When I first started menopause, my cycles tended to come further apart. I would miss sometimes 2 or 3 months and then have a period. I haven't had a period in about 5 years now. I started menopause late. I was in my fifties. I am now 61. I still have hot flashes now and again, but those have abated in the last year or so. I have also gained weight. By the way, other menopause problems include dry skin and extra hair growth especially on the face. I actually have a problem with a beard. It isn't bad and when it gets noticeable, I shave it off. It isn't dark hair so I am thankful for that.


----------



## kazzy3 (Apr 11, 2003)

Hi vamplady.
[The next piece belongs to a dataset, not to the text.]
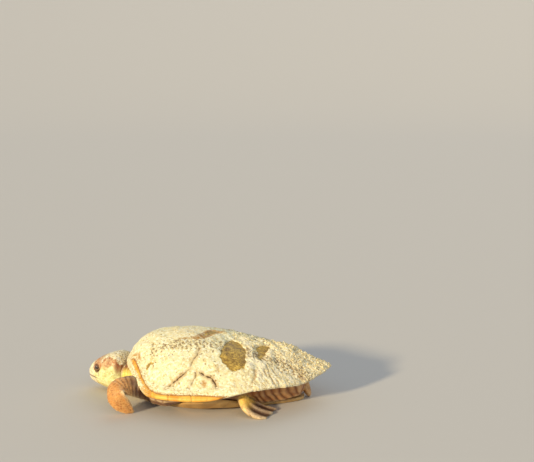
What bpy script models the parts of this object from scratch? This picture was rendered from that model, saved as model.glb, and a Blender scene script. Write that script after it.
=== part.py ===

It could be that you are starting the perimenopause stage. I'm almost 42 and I started having irregular periods here and there in my late 30's, and it's still going on. Check with your gyne, he/she should be able to give you the best info. I noticed increased anxiety starting at this time also. Generally speaking, it is just something that we need to ride out. Check with your doc about possible treatment options. Take care.


----------



## Vamplady (May 10, 2003)

Thanks so much for the support.I have had my thyroid checked and its perfect.I will make an appointment tomorrow for the gyno. I am trying to switch to see if the other female doctor is better.I love this site.Vamlady


----------